Dick first dipped his toe into radio waters in the early 1960s. He approached the local public broadcasting station in Washington, DC, and asked if they’d like to have a bluegrass show. “I was looking for a way to promote a little homegrown journal I had started in my basement in Wheaton, Maryland.” The journal, Bluegrass Unlimited, became a newsletter, and when the festival scene began to grow after 1965, the newsletter rode the tail of that explosion. “I remember having bluegrass parties once a month, and one of the activities at the parties was assembling the newsletter. They would be collated around the table, then stuffed into envelopes. It was a real cottage industry.”


The newsletter soon had over five hundred subscribers. “It became a magazine before we knew it. I was too involved in other things, and in 1970 I asked Pete Kuykendall if he would like to take it over. He quit his day job, and the rest is history.”


The little radio show became quite popular. “In the mid-1960s, the music on country radio stations out of DC, Northern Virginia, and Baltimore were all trending towards the Nashville sound. Program managers wouldn’t allow DJs to play bluegrass, so there was a need for a place for the music to be played.” The show gained an audience, and Dick said that he saw an increase in the attendance of concerts by bands like The Country Gentlemen and Seldom Scene.


Today Dick’s “media empire” sits neatly on the antique cloth-covered dining room table.

“I come up with a playlist for each show. I play a little more ancient music that I think will be appealing to the people who like bluegrass. They seem to have wide temperaments. I play foreign music a lot, including Ukrainian music, not just because it’s timely, but because it’s really good, especially the fiddle bands.” Listeners to the show may also hear blues, calypso, and lots of Hank Snow paired with Faron Young and Johnny Cash. Today that’s called ‘classic country.’ I like to show how music evolves into something that seems memorable in our time and another generation or so it takes on classical music trappings.”

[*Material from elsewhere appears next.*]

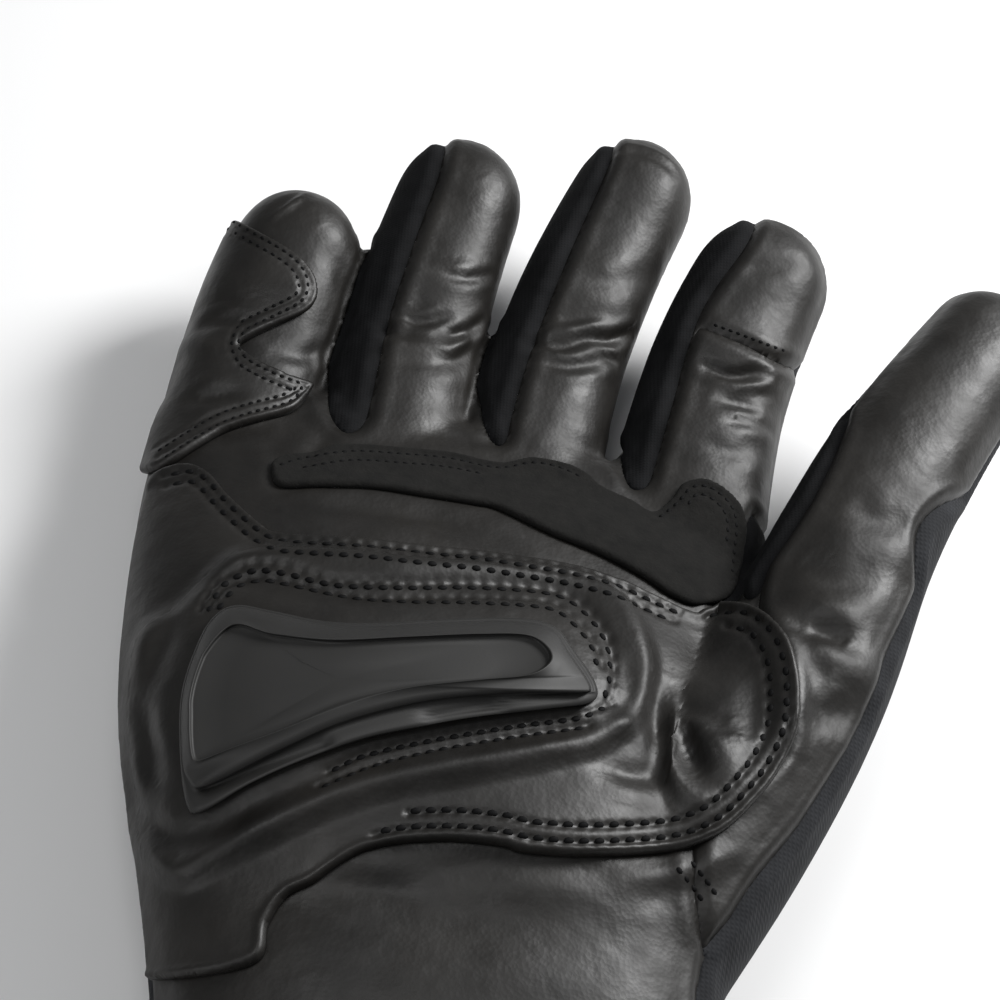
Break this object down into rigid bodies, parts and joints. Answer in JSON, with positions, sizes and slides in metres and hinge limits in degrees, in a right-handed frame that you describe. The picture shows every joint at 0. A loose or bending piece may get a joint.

At age 85, Dick Spotswood is as busy as ever. He does his radio show weekly, aired four days a week on Bluegrass Country. “I don’t listen to music so much anymore, other than to get ready for my shows. I like strolling around by my duck pond; that helps me keep moving. And I am currently working on a set of music notes for a 1923 Ma Rainey collection. I am trying to be careful to represent a female angle. I also do a lot of song sleuthing. Did you know Janice Joplin recorded a Ma Rainey song?”


So what is his secret to staying so active? “I will be 86 in a few months. The way to keep going is to keep going and to play wonderful old records.”